Essas questões não seriam negociadas naturalmente?

Sim. O problema é que a mudança do BPC e a questão dos militares destruíram o consenso. Foi uma completa inabilidade política, do ministro Paulo Guedes e do presidente. Além disso, o próprio presidente demonstrou pouca vontade de fazer a reforma. Ele sabe que é preciso fazer uma reforma, mas não quer o ônus político.

O que pode acontecer com o País, caso a reforma não passe?

Eu acho que vai ter uma turbulência. Os mercados estavam iludidos com a capacidade de articulação do governo e o Bolsonaro não deve voltar atrás. Isso deve aprofundar a crise de governabilidade, que o próprio governo parece ter instalado. Bolsonaro pode repetir os últimos meses do governo da ex-presidente Dilma Rousseff.

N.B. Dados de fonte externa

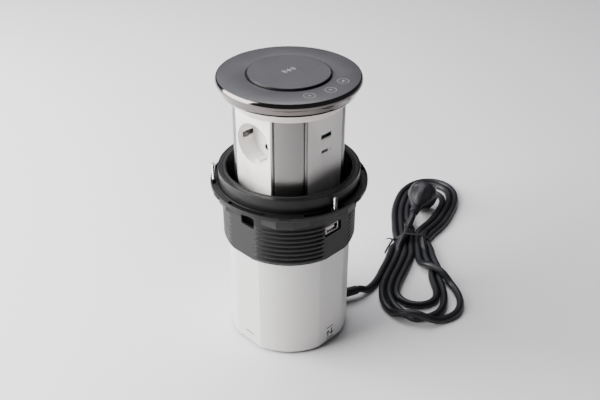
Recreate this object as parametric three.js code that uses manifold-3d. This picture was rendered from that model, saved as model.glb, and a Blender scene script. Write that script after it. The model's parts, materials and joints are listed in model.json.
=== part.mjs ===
// Motorised pop-up desk socket: a tower for a hole in a desk top, with a column that rises out of it.
// Millimetres, +Z up, the origin on the floor under the middle of the tower, the front towards -Y.
import * as THREE from 'three';
import { mergeVertices } from 'three/addons/utils/BufferGeometryUtils.js';
import Module from 'manifold-3d';

const wasm = await Module();
wasm.setup();

// ---------- driving dimensions ----------
const BODY_RADIUS = 60;          // lower housing, over its rounded corners
const BODY_FLAT = 57.8;          // from the axis to the housing's four flat sides
const BODY_WALL = 2.2;
const FOOT_CIRCLE = 52;
const FOOT_HEIGHT = 2;
const CAP_LIP = 1.5;
const BODY_HEIGHT = 110;
const COLLAR_ROOT = 63.8;        // threaded collar, between its ribs
const COLLAR_RIB = 64.8;
const COLLAR_FLAT = 61.9;
const RIB_PITCH = 4.8;
const RIB_COUNT = 8;
const SPIGOT_WALL = 2.6;
const RIM_RADIUS = 67.5;
const RIM_BORE = 59.8;
const RIM_TOP = 188;
const RIM_HEIGHT = 14;
const COLUMN_RADIUS = 51.5;
const COLUMN_FLAT = 45.4;
const COLUMN_FOOT = 132.2;
const COLUMN_TOP = 255.6;
const PANEL_THICKNESS = 2.5;
const SOCKET_RADIUS = 19.5;      // recess of an earthed two-pin socket
const SOCKET_DEPTH = 17.5;
const SOCKET_Z = 225.5;
const PIN_OFFSET = 9.5;          // half the pin spacing, on sockets and plug
const CLAMP_RADIUS = 75.1;
const CLAMP_TOP = 174.4;
const CLAMP_TURN = -3.4;         // how far the clamp ring has been screwed round
const SCREW_CIRCLE = 71.6;
const SCREW_LENGTH = 18;
const CORD_RADIUS = 4;
const GLAND_TURN = 22;           // direction in which the cord leaves
const GLAND_Z = 10.5;
const FIT_GAP = 0.3;
const FLAT_TURNS = [225, 315, 45, 135];
const CORNER_TURNS = [270, 0, 90, 180];
const ROUND = 36;                // facets on a large round part
const SMALL_ROUND = 16;

const BODY_FLOOR = FOOT_HEIGHT + CAP_LIP;
const BODY_TOP = BODY_FLOOR + BODY_HEIGHT;
const COLLAR_FLOOR = BODY_TOP + 0.5;
const RIM_FLOOR = RIM_TOP - RIM_HEIGHT;
const RAD = Math.PI / 180;

// ---------- finishes: colour, roughness, metalness ----------
const FINISHES = {
  silver: [0xdcdcdc, 0.38, 0.35],
  black_plastic: [0x2a2b2e, 0.5, 0],
  rubber: [0x17171a, 0.85, 0],
  white_plastic: [0xf0edea, 0.2, 0],
  satin_aluminium: [0x9c9a98, 0.32, 0.9],
  ring_white: [0xe9dcdb, 0.35, 0],
  dark_chrome: [0x4d4a4c, 0.15, 0.95],
  touch_glass: [0x3a3b3f, 0.4, 0],
  steel: [0xc4c4c6, 0.3, 0.95],
  brass: [0xc9a24a, 0.35, 0.9],
  circuit_board: [0x1f5c3a, 0.6, 0],
  copper: [0xb4693a, 0.4, 0.9],
  cord_black: [0x2b2b30, 0.6, 0],
};

function material(name) {
  const [color, roughness, metalness] = FINISHES[name];
  return new THREE.MeshStandardMaterial({ color, roughness, metalness });
}

// ---------- solids ----------
function withoutFlatTriangles(index) {
  const kept = [];
  for (let i = 0; i < index.length; i += 3) {
    const [a, b, c] = [index[i], index[i + 1], index[i + 2]];
    if (a !== b && b !== c && c !== a) kept.push(a, b, c);
  }
  return kept;
}

function signedVolume(position, index) {
  const [a, b, c] = [new THREE.Vector3(), new THREE.Vector3(), new THREE.Vector3()];
  let volume = 0;
  for (let i = 0; i < index.length; i += 3) {
    a.fromArray(position, 3 * index[i]);
    b.fromArray(position, 3 * index[i + 1]);
    c.fromArray(position, 3 * index[i + 2]);
    volume += a.dot(b.cross(c)) / 6;
  }
  return volume;
}

// A closed three.js geometry as a solid whose faces point outwards.
function solid(geometry) {
  const bare = geometry.clone();
  bare.deleteAttribute('normal');
  bare.deleteAttribute('uv');
  const merged = mergeVertices(bare, 1e-4);
  const position = Float32Array.from(merged.attributes.position.array);
  const index = withoutFlatTriangles(merged.index.array);
  if (signedVolume(position, index) < 0) index.reverse();
  const triVerts = Uint32Array.from(index);
  return new wasm.Manifold(new wasm.Mesh({ numProp: 3, vertProperties: position, triVerts }));
}

function geometryOf(body) {
  const mesh = body.getMesh();
  const geometry = new THREE.BufferGeometry();
  geometry.setAttribute('position', new THREE.BufferAttribute(Float32Array.from(mesh.vertProperties), 3));
  geometry.setIndex(new THREE.BufferAttribute(Uint32Array.from(mesh.triVerts), 1));
  geometry.computeVertexNormals();
  return geometry;
}

const joined = (first, ...others) => others.reduce((sum, other) => sum.add(other), first);
const cut = (first, ...others) => others.reduce((rest, other) => rest.subtract(other), first);

function shapeOf(points) {
  return new THREE.Shape(points.map(([x, y]) => new THREE.Vector2(x, y)));
}

// An outline in X and Y, extruded from one height to another, with any holes.
function prism(points, low, high, holes = []) {
  const shape = shapeOf(points);
  shape.holes = holes.map(shapeOf);
  const geometry = new THREE.ExtrudeGeometry(shape, { depth: high - low, bevelEnabled: false });
  return solid(geometry.translate(0, 0, low));
}

// A closed outline in radius and height, turned about the Z axis.
function turned(profile, segments = ROUND) {
  const closed = [...profile, profile[0]];
  const points = closed.map(([r, z]) => new THREE.Vector2(r, z));
  return solid(new THREE.LatheGeometry(points, segments).rotateX(Math.PI / 2));
}

function disc(radius, low, high, x = 0, y = 0, segments = SMALL_ROUND) {
  const geometry = new THREE.CylinderGeometry(radius, radius, high - low, segments).rotateX(Math.PI / 2);
  return solid(geometry.translate(x, y, (low + high) / 2));
}

// A cylinder along the X axis.
function rod(radius, low, high, y = 0, z = 0, segments = SMALL_ROUND) {
  const geometry = new THREE.CylinderGeometry(radius, radius, high - low, segments).rotateZ(Math.PI / 2);
  return solid(geometry.translate((low + high) / 2, y, z));
}

function block([x0, x1], [y0, y1], [z0, z1]) {
  const geometry = new THREE.BoxGeometry(x1 - x0, y1 - y0, z1 - z0);
  return solid(geometry.translate((x0 + x1) / 2, (y0 + y1) / 2, (z0 + z1) / 2));
}

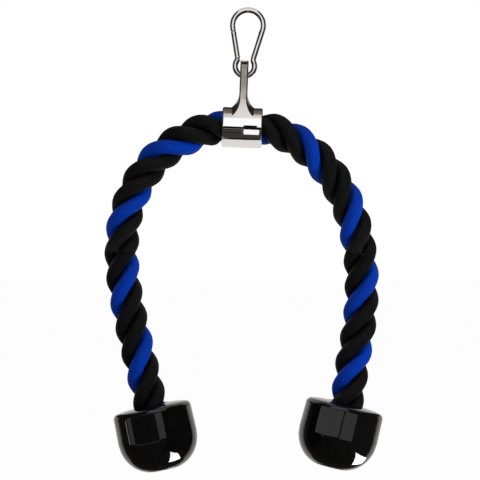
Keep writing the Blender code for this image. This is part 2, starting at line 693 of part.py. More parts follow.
def make_end_cap(side, cap_frame, finishes):
    """The moulded cap and the fittings that hold the rope's end in it, from the top down."""
    bore = ROPE_DIAMETER / 2 + FIT
    ferrule_inner = ROPE_DIAMETER / 2 - FERRULE_PINCH + FIT
    ferrule_outer = ferrule_inner + FERRULE_WALL
    chamber = ferrule_outer + FIT
    cap = turned(cap_profile(bore, chamber), CAP_SIDES, closed=True)
    piece(f"{side}_end_cap", cap, finishes["cap"], cap_frame, smooth_angle=45)
    high = -cap_step_depth() - FIT
    low = high - FERRULE_LENGTH
    profile = [(ferrule_inner, high), (ferrule_outer, high)]
    for number in range(1, FERRULE_GROOVES + 1):
        middle = high - FERRULE_LENGTH * number / (FERRULE_GROOVES + 1)
        half = FERRULE_GROOVE_WIDTH / 2
        profile += [(ferrule_outer, middle + half), (ferrule_outer - FERRULE_GROOVE, middle)]
        profile += [(ferrule_outer, middle - half)]
    profile += [(ferrule_outer, low), (ferrule_inner, low)]
    ferrule = turned(profile, FITTING_SIDES, closed=True)
    piece(f"{side}_ferrule", ferrule, finishes["zinc"], cap_frame)
    washer_high = low - FIT
    washer_low = washer_high - WASHER_THICKNESS
    shank = SCREW_SHANK_DIAMETER / 2
    washer = ring_wall(
        shank + FIT, ferrule_outer, washer_low, washer_high, FITTING_SIDES, WASHER_EDGE
    )
    piece(f"{side}_washer", washer, finishes["zinc"], cap_frame)
    head_high = washer_low - FIT
    head_low = head_high - SCREW_HEAD_HEIGHT
    head, drive = SCREW_HEAD_DIAMETER / 2, SCREW_DRIVE_DIAMETER / 2
    screw_top = low + SCREW_LENGTH
    profile = [(0, screw_top), (shank, screw_top - SCREW_POINT), (shank, head_high)]
    profile += [(head, head_high), (head, head_low + WASHER_EDGE), (head - WASHER_EDGE, head_low)]
    profile += [(drive, head_low), (drive, head_low + SCREW_DRIVE_DEPTH)]
    profile += [(0, head_low + SCREW_DRIVE_DEPTH)]
    piece(f"{side}_screw", turned(profile, PIN_SIDES), finishes["zinc"], cap_frame)
    rim, plug_high = chamber - FIT, PLUG_THICKNESS - CAP_HEIGHT
    profile = [(0, plug_high), (rim, plug_high), (rim, PLUG_EDGE - base_depth(rim))]
    flat, inner = CAP_BASE_DIAMETER / 2, rim - PLUG_EDGE
    widths = [inner + (flat - inner) * i / CAP_DOME_STEPS for i in range(CAP_DOME_STEPS + 1)]
    profile += [(width, -base_depth(width)) for width in widths] + [(0, -CAP_HEIGHT)]
    plug = turned(profile, FITTING_SIDES)
    piece(f"{side}_cap_plug", plug, finishes["plug"], cap_frame)


def main():
    clear_scene()
    steel = paint("polished_chrome", (0.83, 0.83, 0.84), 0.08, 1)
    spring_steel = paint("spring_steel", (0.45, 0.45, 0.47), 0.3, 1)
    blue = paint("blue_rope_fibre", (0.0, 0.03, 0.33), 0.75, 0)
    black = paint("black_rope_fibre", (0.012, 0.012, 0.013), 0.8, 0)
    zinc = paint("zinc_plated_steel", (0.6, 0.61, 0.63), 0.35, 1)
    gloss_black = paint("gloss_black_moulding", (0.01, 0.01, 0.01), 0.08, 0)
    plug_black = paint("black_plug_plastic", (0.015, 0.015, 0.015), 0.35, 0)
    strands = [("blue_strand", blue), ("black_strand_1", black), ("black_strand_2", black)]
    finishes = {"strands": strands, "zinc": zinc, "cap": gloss_black, "plug": plug_black}

    hook_frame = frame("hook_frame", None, (0, 0, 0), HOOK_LEAN)
    _, small, waist, _, _ = hook_marks()
    gate_frame = frame("gate_hinge", hook_frame, mirrored(waist), -side_lean())
    make_snap_hook(steel, hook_frame, gate_frame)
    make_gate(steel, spring_steel, gate_frame)

    hung = small - UP * HOOK_SMALL_EYE_RADIUS
    swing_frame = frame("bracket_swing", hook_frame, hung, BRACKET_LEAN - HOOK_LEAN)
    make_bracket(steel, swing_frame)
    mouth = SLEEVE_LENGTH / 2
    sleeve_line = [(ACROSS * end - UP * SLEEVE_DROP, ACROSS) for end in (-mouth, mouth)]
    places = places_along(sleeve_line, 0, SLEEVE_LENGTH, 1)
    placed = [(point, along, run - mouth) for point, along, run in places]
    make_strands(
        "sleeve", placed, swing_frame, strands, lambda run: SLEEVE_PINCH, lambda run: ROPE_HEART
    )

    for side, sign, route, tilt in (
        ("left", -1, LEFT_ROUTE, LEFT_CAP_TILT),
        ("right", 1, RIGHT_ROUTE, RIGHT_CAP_TILT),
    ):
        place = ACROSS * sign * mouth - UP * SLEEVE_DROP
        leg_frame = frame(f"{side}_leg_bend", swing_frame, place, -BRACKET_LEAN)
        out, down = route[-1]
        cap_frame = frame(f"{side}_cap", leg_frame, (sign * out, 0, -down), sign * tilt)
        make_leg(side, sign, route, tilt, leg_frame, finishes)
        make_end_cap(side, cap_frame, finishes)


main()
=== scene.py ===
"""Looks of a triceps rope attachment: laid rope, chromed bracket and snap hook, ball ends."""

import json
import math

import bmesh
import bpy
from mathutils import Matrix, Vector


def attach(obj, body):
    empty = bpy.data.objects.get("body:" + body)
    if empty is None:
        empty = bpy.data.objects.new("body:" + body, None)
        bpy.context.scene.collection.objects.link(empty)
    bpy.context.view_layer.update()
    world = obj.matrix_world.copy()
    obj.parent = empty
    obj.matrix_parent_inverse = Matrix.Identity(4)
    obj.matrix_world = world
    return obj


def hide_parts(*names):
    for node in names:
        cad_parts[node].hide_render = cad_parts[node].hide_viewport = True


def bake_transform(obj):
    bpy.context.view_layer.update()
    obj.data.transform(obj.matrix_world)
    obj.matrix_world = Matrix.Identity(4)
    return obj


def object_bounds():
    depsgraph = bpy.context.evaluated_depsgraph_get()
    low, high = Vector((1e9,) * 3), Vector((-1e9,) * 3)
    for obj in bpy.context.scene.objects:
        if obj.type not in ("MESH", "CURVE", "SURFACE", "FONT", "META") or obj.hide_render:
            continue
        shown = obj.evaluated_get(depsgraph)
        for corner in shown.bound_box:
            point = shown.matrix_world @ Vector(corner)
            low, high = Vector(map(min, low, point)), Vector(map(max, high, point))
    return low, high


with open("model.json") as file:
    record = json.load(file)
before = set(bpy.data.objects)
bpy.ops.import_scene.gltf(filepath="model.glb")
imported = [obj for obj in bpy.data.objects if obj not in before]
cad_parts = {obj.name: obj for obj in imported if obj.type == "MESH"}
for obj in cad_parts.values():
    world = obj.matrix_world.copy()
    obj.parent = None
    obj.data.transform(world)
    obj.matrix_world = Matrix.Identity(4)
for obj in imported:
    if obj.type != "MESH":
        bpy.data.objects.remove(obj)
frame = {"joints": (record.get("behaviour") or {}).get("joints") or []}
cad_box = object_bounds()

# Camera: level with the middle of the rope and far back with a long lens, as a catalogue picture
# is taken, so that the end caps and the hook are all seen straight from the side.

FRAME_WIDTH = 0.4008
FRAME_CENTRE = (-0.0075, -0.1901)
CAMERA_DISTANCE = 3.0
SENSOR_WIDTH = 36.0
CLIP_NEAR = 0.1
CLIP_FAR = 60

camera_data = bpy.data.cameras.new("camera")
camera_data.sensor_width = SENSOR_WIDTH
camera_data.lens = SENSOR_WIDTH * CAMERA_DISTANCE / FRAME_WIDTH
camera_data.clip_start = CLIP_NEAR
camera_data.clip_end = CLIP_FAR
camera = bpy.data.objects.new("camera", camera_data)
camera.location = (FRAME_CENTRE[0], -CAMERA_DISTANCE, FRAME_CENTRE[1])
camera.rotation_euler = (math.pi / 2, 0, 0)
bpy.context.scene.collection.objects.link(camera)
bpy.context.scene.camera = camera
bpy.context.scene.view_settings.view_transform = "Standard"

# Rope: three strands of twisted synthetic yarn, one blue and two black, laid right-handed into a
# stiff 29 mm rope. One length runs through the bracket's sleeve, where it is pinched, and down
# into both end caps, where a crimped ferrule and a screw up its heart hold it.

ROPE_DIAMETER = 0.0290
LAY_LENGTH = 0.0640
YARNS = 16
YARN_POINTS = 4
YARN_RELIEF = 0.00006
YARN_PITCH = 0.0330
STRAND_OFFSET = 0.536
STRAND_SQUARENESS = 6.0
STRAND_FULLNESS = 0.25
STRAND_GAP = 0.00016
RING_STEP = 0.0009
PINCH = 0.0009
PINCH_EASE = 0.0080
SLEEVE_LENGTH = 0.0335
ROPE_DROP = 0.0411
FERRULE_LENGTH = 0.0160
SCREW_REACH = 0.0240
SCREW_ROOM = 0.0029
LEG_LAP = 0.0020
ROUTE_SAMPLES = 12
LEAST_SLOPE = 0.001
BRACKET_LEAN = math.radians(2.2)
LEFT_CAP_TILT = math.radians(12.0)
RIGHT_CAP_TILT = math.radians(14.0)
LEFT_ROUTE = [
    (0.0000, 0.0000), (0.0120, 0.0018), (0.0220, 0.0055), (0.0306, 0.0097), (0.0385, 0.0139),
    (0.0459, 0.0190), (0.0527, 0.0248), (0.0588, 0.0312), (0.0642, 0.0381), (0.0690, 0.0456),
    (0.0731, 0.0534), (0.0766, 0.0616), (0.0794, 0.0700), (0.0815, 0.0788), (0.0829, 0.0878),
    (0.0836, 0.0970), (0.0838, 0.1063), (0.0834, 0.1156), (0.0825, 0.1251), (0.0812, 0.1346),
    (0.0796, 0.1440), (0.0778, 0.1534), (0.0759, 0.1626), (0.0739, 0.1717), (0.0718, 0.1807),
    (0.0697, 0.1894), (0.0676, 0.1979), (0.0633, 0.2160), (0.0592, 0.2340),
]
RIGHT_ROUTE = [
    (0.0000, 0.0000), (0.0120, 0.0026), (0.0210, 0.0063), (0.0288, 0.0108), (0.0361, 0.0159),
    (0.0428, 0.0214), (0.0489, 0.0276), (0.0545, 0.0343), (0.0595, 0.0413), (0.0641, 0.0486),
    (0.0681, 0.0564), (0.0716, 0.0644), (0.0746, 0.0727), (0.0772, 0.0812), (0.0792, 0.0899),
    (0.0808, 0.0987), (0.0820, 0.1077), (0.0828, 0.1168), (0.0831, 0.1259), (0.0831, 0.1351),
    (0.0828, 0.1443), (0.0821, 0.1535), (0.0811, 0.1626), (0.0798, 0.1716), (0.0783, 0.1805),
    (0.0767, 0.1892), (0.0751, 0.1978), (0.0730, 0.2145), (0.0697, 0.2311),
]
DEPTH = Vector((0, 1, 0))
UP = Vector((0, 0, 1))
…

A não aprovação prejudicaria a recuperação da economia?

Não mexer na Previdência prejudica no longo prazo. Alguém vai precisar fazer. Mas a reforma que é prioritária para aquecer a economia é a tributária, que daria competitividade à indústria. Só não creio que esse governo consiga mexer nisso.

As informações são do jornal O Estado de S. Paulo.